Beim grünen Twitter-Account ist es noch nicht so weit, derzeit wird er also von Reinhard Bütikofer aus Denver befüttert. Der hat insofern recht schnell gelernt, als jetzt nicht nur politische Kurzanalysen über den Ticker laufen, sondern auch mal ein Kommentar zur Sicherheitslage („Neue Sicherheitsmaßnahme: Alle Pins und Buttons abnehmen.“), oder auch die (so wie ich ihn kenne) bütikofer-typische Fußball-Wahrnehmung des Politischen („Clinton sehr gut im Angriff gg. McCain. Kerry noch besser: Setzt den Senator McCain gegen den Kandidaten McCain. So funktioniert’s!“). Aber dazu wollte ich jetzt eigentlich nichts schreiben, sondern auf folgenden Eintrag hinweisen:
Demokraten steigern sich jdn. Tag in Message, Inszenierung u. Stimmung. Wird mobilisieren u. die Gegner beeindrucken. Morgen mehr #Bütikofer
Nun werden die Grünen häufiger mal als die Partei bezeichnet, die im politischen Stil den amerikanischen Mobilisierungsparteien am nächsten kommt. Auch heute schon gibt es – und da ist wiederum Bütikofer nicht ganz unschuldig daran – gerne mal stark durchinszenierte Parteitage (siehe Abb.).
BDK 2005 als Beispiel für Parteitagsinszenierungen
Das geht nicht ganz soweit, dass Zwischenrufe zum Abstimmungsverfahren vorher abgesprochen werden; aber einen genauen Zeitplan im Hintergrund, eine öffentliche Botschaft, eine strategische Platzierung von Debatten und Kulisse – all das gibt es auch auf deutschen Parteitagen, und eben auch bei den Grünen.
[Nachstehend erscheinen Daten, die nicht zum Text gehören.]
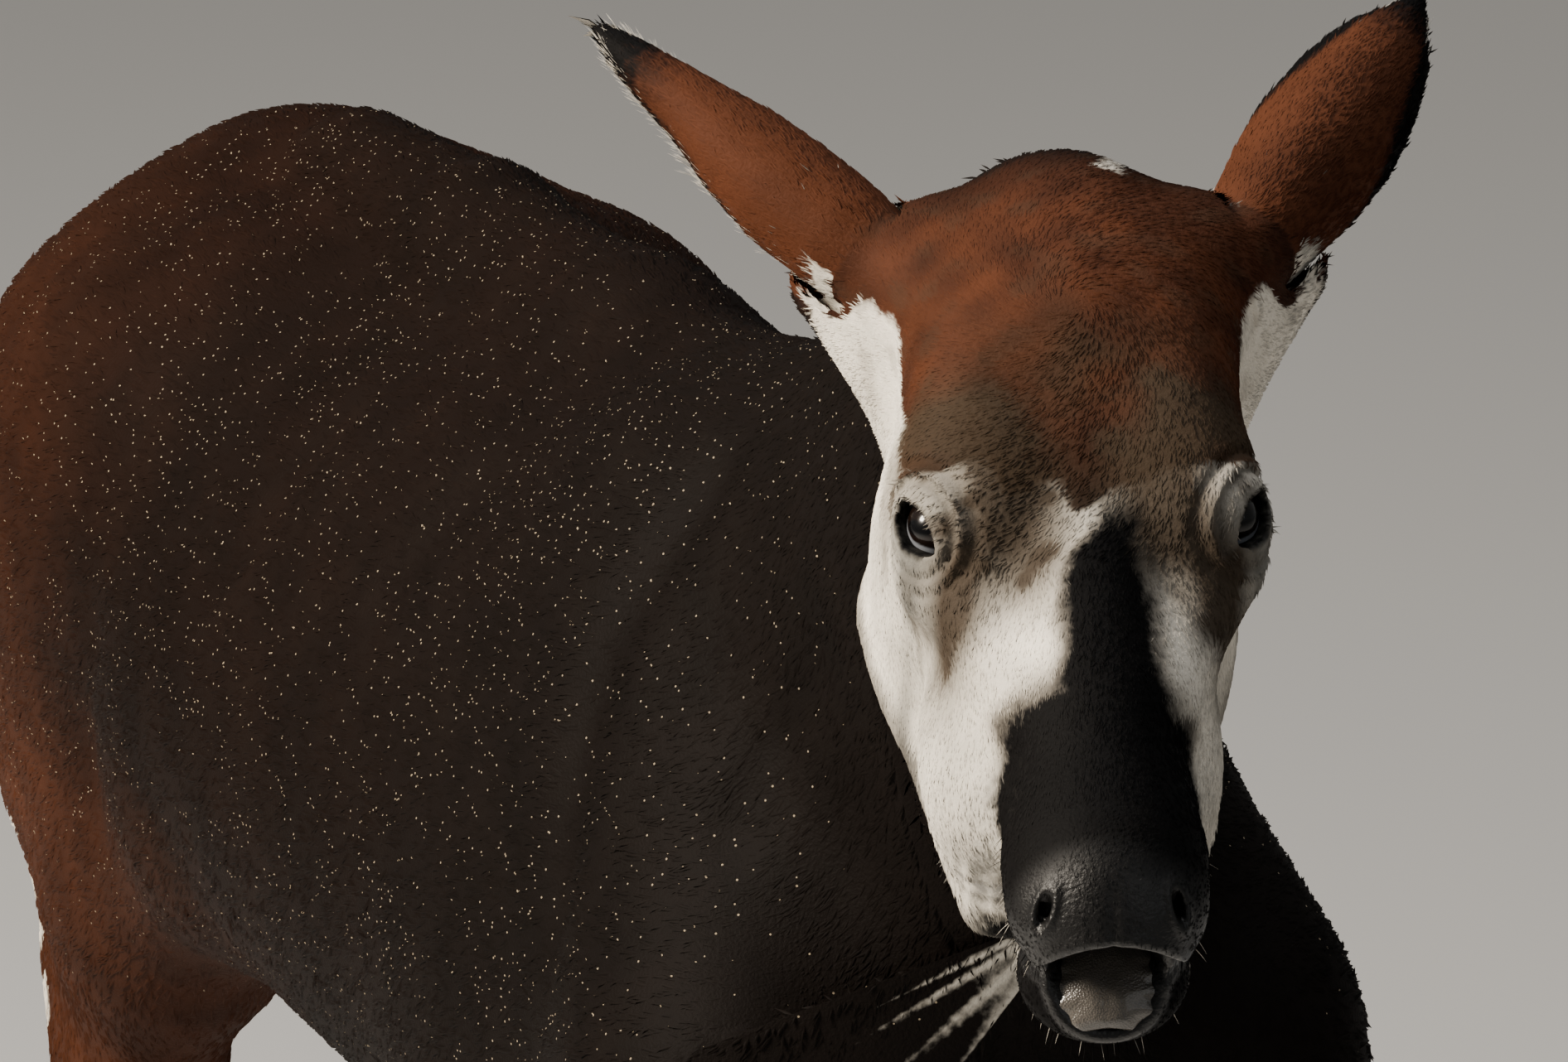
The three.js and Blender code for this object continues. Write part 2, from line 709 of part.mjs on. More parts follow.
function nostrilPit(side) {
  const start = onHead(NOSTRIL.along + 34, NOSTRIL.aside * side * 1.5, NOSTRIL.out + 8);
  const end = onHead(NOSTRIL.along - 24, NOSTRIL.aside * side * 0.7, NOSTRIL.out - 10);
  const way = unit(sub(end, start));
  const long = unit(cross(way, HEAD[1]));
  const wide = unit(cross(way, long));
  const rings = [0, 0.6, 1].map((t) => {
    const size = NOSTRIL.radius * (1 - 0.5 * t);
    const ring = [];
    for (let i = 0; i < 16; i += 1) {
      const angle = (i / 16) * Math.PI * 2;
      const offset = add(scale(long, Math.cos(angle) * size * 1.5), scale(wide, Math.sin(angle) * size));
      ring.push(add(mix(start, end, t), offset));
    }
    return ring;
  });
  return loft(rings, start, end);
}

function head() {
  let body = headSkin();
  for (const side of [-1, 1]) {
    const lids = ball(eyeCentre(side), EYE.radius + LID_THICKNESS, 20);
    body = body.add(lids).subtract(lidOpening(side));
    body = body.subtract(ball(eyeCentre(side), EYE.radius + JOINT_GAP, 16));
    body = body.subtract(nostrilPit(side)).subtract(earSleeve(side)).add(earStub(side));
  }
  return body.subtract(mouthLine()).subtract(gape()).subtract(tongue(JOINT_GAP));
}

// Ear axes: length, width across and the convex back
function earAxes(side) {
  const [aside, backward, upward] = side < 0 ? EAR_AIM.right : EAR_AIM.left;
  const length = unit(yawed([aside * side, backward, upward]));
  const facing = yawed([EAR_BACK.aside * side, EAR_BACK.back, EAR_BACK.up]);
  const back = unit(sub(facing, scale(length, dot(facing, length))));
  return { length, back, across: cross(length, back) };
}

function earRoot(side) {
  return onHead(EAR_ROOT.along, EAR_ROOT.aside * side, EAR_ROOT.out);
}

function earFrame(side) {
  const { length, back, across } = earAxes(side);
  return { centre: earRoot(side), across, back, length };
}

function earStub(side) {
  const { length, back, across } = earAxes(side);
  const root = earRoot(side);
  const rings = [-60, -30, -HALF_GAP].map((depth, n) => {
    const size = EAR_ROOT_RADIUS + 1 - n * 0.5;
    const ring = [];
    for (let i = 0; i < 24; i += 1) {
      const angle = (i / 24) * Math.PI * 2;
      const offset = add(scale(across, Math.cos(angle) * size), scale(back, Math.sin(angle) * size));
      ring.push(add(add(root, scale(length, depth)), offset));
    }
    return ring;
  });
  return loft(rings, add(root, scale(length, -60)), add(root, scale(length, -HALF_GAP)));
}

// Half the width of the ear laid flat and half the angle it wraps, from root to tip
// The right ear is rolled in further towards its tip
const EAR_FLAT = [93, 84, 73, 63, 50, 34, 6];
const EAR_WRAP = {
  right: [168, 142, 124, 120, 136, 128, 70],
  left: [168, 138, 104, 82, 68, 58, 50],
};

function graded(values, t) {
  const place = Math.min(Math.max(t, 0), 0.9999) * (values.length - 1);
  const i = Math.floor(place);
  const f = place - i;
  return values[i] + (values[i + 1] - values[i]) * f;
}

function earPoint(side, t, u, depth) {
  const { centre, across, back, length } = earFrame(side);
  const wrap = radians(graded(side < 0 ? EAR_WRAP.right : EAR_WRAP.left, t));
  const radius = graded(EAR_FLAT, t) / wrap;
  const angle = u * wrap;
  const inner = radius - depth;
  const ridge = add(centre, scale(length, HALF_GAP + EAR_LENGTH * t));
  const bow = EAR_ROOT_RADIUS + 8 * Math.sin(t * Math.PI) - radius;
  const offset = add(scale(across, Math.sin(angle) * inner), scale(back, Math.cos(angle) * inner + bow));
  return add(ridge, offset);
}

function earBlade(side) {
  const rows = 11;
  const arc = 8;
  const points = [];
  for (let r = 0; r <= rows; r += 1) {
    for (const depth of [0, EAR_WALL]) {
      for (let i = 0; i <= arc; i += 1) {
        const k = depth === 0 ? i : arc - i;
        points.push(earPoint(side, r / rows, (k / arc) * 2 - 1, depth * (1 - 0.4 * (r / rows))));
      }
    }
  }
  const loopLength = (arc + 1) * 2;
  const rings = [];
  for (let r = 0; r <= rows; r += 1) rings.push(points.slice(r * loopLength, (r + 1) * loopLength));
  return stripLoft(rings, arc);
}

// A shell through loops that run out along the outer arc and back along the inner one
function stripLoft(rings, arc) {
  const size = rings[0].length;
  const triangles = [];
  for (let r = 0; r + 1 < rings.length; r += 1) {
    for (let i = 0; i < size; i += 1) {
      const a = r * size + i;
      const b = r * size + ((i + 1) % size);
      triangles.push([a, b, b + size], [a, b + size, a + size]);
    }
  }
  const last = (rings.length - 1) * size;
  for (let i = 0; i < arc; i += 1) {
    const across = size - 1 - i;
    triangles.push([i + 1, i, across], [i + 1, across, across - 1]);
    triangles.push([last + i, last + i + 1, last + across]);
    triangles.push([last + i + 1, last + across - 1, last + across]);
  }
  return solidFrom(rings.flat(), triangles);
}

// The room that the head and neck leave round the foot of an ear
function earSleeve(side) {
  const arc = 24;
  const rows = 5;
  const rings = [];
  for (let r = 0; r <= rows; r += 1) {
    const t = -JOINT_GAP / EAR_LENGTH + (0.4 * r) / rows;
    const ring = [];
    for (let i = 0; i < arc; i += 1) {
      const u = (i / (arc - 1) - 0.5) * 2.08;
      ring.push(earPoint(side, t, u, -3 * JOINT_GAP));
    }
    rings.push(ring);
  }
  const middle = (ring) => scale(ring.reduce(add), 1 / ring.length);
  return loft(rings, middle(rings[0]), middle(rings.at(-1)));
}

function earPlug(side) {
  const { length, back, across } = earAxes(side);
  const root = earRoot(side);
  const rings = [HALF_GAP, 14, 26].map((depth, n) => {
    const size = EAR_ROOT_RADIUS - 1 - 3 * n;
    const ring = [];
    for (let i = 0; i < 24; i += 1) {
      const angle = (i / 24) * Math.PI * 2;
      const offset = add(scale(across, Math.cos(angle) * size), scale(back, Math.sin(angle) * size));
      ring.push(add(add(root, scale(length, depth)), offset));
    }
    return ring;
  });
  return loft(rings, add(root, scale(length, HALF_GAP)), add(root, scale(length, 20)));
}

function ear(side) {
  return earBlade(side).add(earPlug(side));
}

// The tail leaves the rump backwards and then hangs down
function tailPath(t) {
  const swing = 20 * Math.sin(Math.min(t * 5, 1) * Math.PI * 0.5) - 12 * Math.max(t - 0.4, 0);
  return [0, TAIL_ROOT.y + swing, TAIL_ROOT.z - TAIL_LENGTH * t];
}

function tailRing(t, radius, segments) {
  const start = scale(axisOf(tailBaseFrame()), -1);
  const way = t > 0 ? unit(sub(tailPath(t + 0.01), tailPath(t - 0.01))) : start;
  const up = unit(cross(way, X_AXIS));
  const ring = [];
  for (let i = 0; i < segments; i += 1) {
    const angle = (i / segments) * Math.PI * 2;
    const offset = add(scale(X_AXIS, Math.cos(angle) * radius), scale(up, Math.sin(angle) * radius));
    ring.push(add(tailPath(t), offset));
  }
  return ring;
}

// The bare dock of the tail, thick at the root and slim in the tuft
function tailDock() {
  const rings = [];
  for (let n = 0; n <= 12; n += 1) {
    const t = n / 12;
    rings.push(tailRing(t, DOCK.root + (DOCK.tip - DOCK.root) * Math.min(t * 2.2, 1), 12));
  }
  const root = scale(axisOf(tailBaseFrame()), -HALF_GAP);
  rings[0] = rings[0].map((point) => add(point, root));
  return loft(rings, add(tailPath(0), root), add(tailPath(1), [0, 0, -DOCK.tip]));
}

// Steady random numbers from 0 to 1
function seeded(seed) {
  let state = seed;
  return () => {
    state = (state * 1664525 + 1013904223) % 4294967296;
    return state / 4294967296;
  };
}

// One lock of the tuft: flat, tapering, spreading from the dock and closing in at its tip
function tuftLock(random, index) {
  const turn = index * GOLDEN_TURN + random() * 0.5;
  const start = LOCK.first + (LOCK.last - LOCK.first) * ((index + random()) / LOCK.count);
  const size = LOCK.length * (0.8 + 0.35 * random());
  const spread = LOCK.spread * (0.6 + 0.6 * random());
  const sweep = LOCK.sweep * (random() * 2 - 1);
  const outward = [Math.cos(turn), Math.sin(turn), 0];
  const sideways = [-outward[1], outward[0], 0];
  const rings = [];
  for (let n = 0; n < LOCK.rows; n += 1) {
    const s = n / LOCK.rows;
    const width = LOCK.width * (1 - s ** 1.6) * (0.6 + 1.2 * s * (1 - s));
    const thick = LOCK.thickness * (1 - 0.7 * s);
    const centre = lockPoint(start, size, spread, sweep, outward, sideways, s);
    const corners = [[width, 0], [0, thick], [-width, 0], [0, -thick]];
    rings.push(corners.map(([w, d]) => add(centre, add(scale(sideways, w), scale(outward, d)))));
  }
  const root = lockPoint(start, size, spread, sweep, outward, sideways, 0);
  return loft(rings, root, lockPoint(start, size, spread, sweep, outward, sideways, 1));
}

function lockPoint(start, size, spread, sweep, outward, sideways, s) {
  const away = 2 + spread * Math.sin(Math.min(s * 1.25, 1) * Math.PI * 0.72);
  const base = add(tailPath(start), scale(outward, away));
  return add(base, add(scale(sideways, sweep * s * s), [0, 0, -size * s]));
}

// The tail and its tuft as one body
function tail() {
  const random = seeded(11);
  const locks = Array.from({ length: LOCK.count }, (_, index) => tuftLock(random, index));
  const joined = wasm.Manifold.union([tailDock(), ...locks]);
  return joined.decompose().sort((a, b) => b.volume() - a.volume())[0];
}

function pushNode(target, name, solid, finish) {
  const { triVerts, vertProperties } = solid.getMesh();
  const raw = new THREE.BufferGeometry();
  raw.setAttribute('position', new THREE.BufferAttribute(vertProperties, 3));
  raw.setIndex(new THREE.BufferAttribute(triVerts, 1));
  const geometry = mergeVertices(raw, 1e-3);
  const mesh = new THREE.Mesh(geometry, finish);
  mesh.name = name;
  target.add(mesh);
}

const group = new THREE.Group();
group.name = 'okapi';
pushNode(group, 'torso', torso(), HIDE);
pushNode(group, 'neck', neck(), HIDE);
pushNode(group, 'head', head(), BROWN);
pushNode(group, 'tongue', tongue(), TONGUE_GREY);
pushNode(group, 'tail', tail(), TUFT_BLACK);
for (const [word, side] of [['right', -1], ['left', 1]]) {
  pushNode(group, `ear_${word}`, ear(side), BROWN);
  pushNode(group, `eye_${word}`, ball(eyeCentre(side), EYE.radius, 16), EYE_DARK);
  for (const leg of ['front', 'hind']) {
    pushNode(group, `${leg}_leg_${word}`, lowerLeg(leg, side), PALE);
    pushNode(group, `${leg}_hoof_${word}`, hoof(leg, side), DARK_HORN);
  }
}

// The frame's origin is on the floor under the middle of the whole animal
const box = new THREE.Box3().setFromObject(group);
const middle = box.getCenter(new THREE.Vector3());
group.position.set(-middle.x, -middle.y, -box.min.z);

export default group;
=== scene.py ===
"""A life-size okapi cow, standing, as a still museum model: skin, coat, eyes, mouth and hooves."""

import logging
import math
from dataclasses import dataclass, field
from enum import Enum
from typing import Callable, Iterable, Optional, Sequence

import bmesh
import bpy
import numpy as np
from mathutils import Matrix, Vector


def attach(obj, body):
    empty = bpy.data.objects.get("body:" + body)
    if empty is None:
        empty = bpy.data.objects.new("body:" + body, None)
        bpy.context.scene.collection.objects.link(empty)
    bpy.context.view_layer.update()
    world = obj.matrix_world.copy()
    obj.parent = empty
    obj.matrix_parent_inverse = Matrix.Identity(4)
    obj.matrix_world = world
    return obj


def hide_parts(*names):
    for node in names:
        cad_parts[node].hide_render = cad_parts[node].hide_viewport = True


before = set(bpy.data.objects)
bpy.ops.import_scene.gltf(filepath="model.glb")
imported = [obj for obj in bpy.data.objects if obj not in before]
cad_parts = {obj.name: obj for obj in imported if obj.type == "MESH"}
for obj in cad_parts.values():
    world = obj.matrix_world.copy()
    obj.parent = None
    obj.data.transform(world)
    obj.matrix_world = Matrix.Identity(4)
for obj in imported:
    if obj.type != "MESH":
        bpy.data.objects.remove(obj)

LOG = logging.getLogger("okapi")
Array = np.ndarray
Vector3 = Sequence[float]

# The body is described in millimetres, its withers over y = 0; the frame's middle lies further back
MIDDLE_Y = 174.410
MILLIMETRE = 0.001

# Head frame: origin at the poll, turned to the animal's right and tipped down
HEAD_ORIGIN = np.array((-20.0, -400.0, 1681.0))
HEAD_YAW, HEAD_PITCH, HEAD_ROLL = -18.0, 62.0, 1.0
JAW_SWING = 12.0
X_AXIS = (1.0, 0.0, 0.0)
UP = np.array((0.0, 0.0, 1.0))


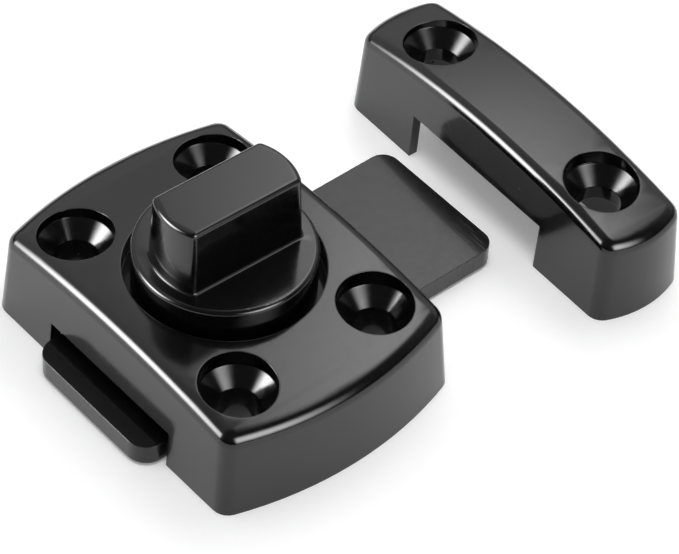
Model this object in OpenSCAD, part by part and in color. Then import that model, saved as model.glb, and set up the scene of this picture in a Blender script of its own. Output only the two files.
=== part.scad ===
// Rotating bolt latch with its keeper, as it lies with the bolt thrown.
// Millimetres. X runs along the bolt toward the keeper, Y across it, Z up.
// The mounting surface is z = 0 and the knob turns about the Z axis.

/* [Case] */
// Width of the case along the bolt, at its foot
case_w = 41; // [30:0.5:60]
// Length of the case across the bolt, between its corners
case_l = 50; // [40:0.5:80]
// Bulge of each bowed end beyond the corners
case_bow = 3.7; // [1:0.1:8]
// Height of the case at the crown of its dome
case_h = 15.8; // [12:0.1:24]
// Radius of the dome, which runs along the bolt
case_dome_r = 164; // [80:1:400]
// Corner radius in plan
case_corner_r = 2.6; // [1:0.1:5]
// Radius of the top edge
case_edge_r = 2; // [0.4:0.1:3]
// Thickness of the side walls
case_wall = 1.9; // [1.2:0.1:3]
// Thickness of the domed top
case_skin = 2.2; // [1.6:0.1:3]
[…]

Der Preis dafür, sich als professionelle Medienpartei präsentieren zu können.
Sehr zum Ärger des Noch-Parteichefs geht das nicht immer glatt; auch das macht den Reiz der Grünen aus. (Wobei es, egal wie der Parteitag läuft, immer falsch ist: entweder gibt es eine glatte Inszenierung, und die Medien finden es langweilig, oder es gibt basisdemokratischen Ärger, und die Medien sehen nur Streit).
Ich bin jetzt gespannt, ob Reinhard Bütikofer mal wieder von den USA lernen will, und die nächste BDK – seine letzte als Parteichef – zur großen Spitzenteamkrönungsmesse wird. Seine getwitterte Begeisterung über den US-Parteitag (dessen demokratisches Gewicht eher in den Vorwahlen als in der tatsächlichen Zusammenkunft liegt) legt das irgendwie nahe.
Warum blogge ich das? Weil mich das Zusammenspiel bzw. der Widerspruch zwischen öffentlicher Inszenierung und demokratischer Partizipation spätestens sein meiner Magisterarbeit interessiert.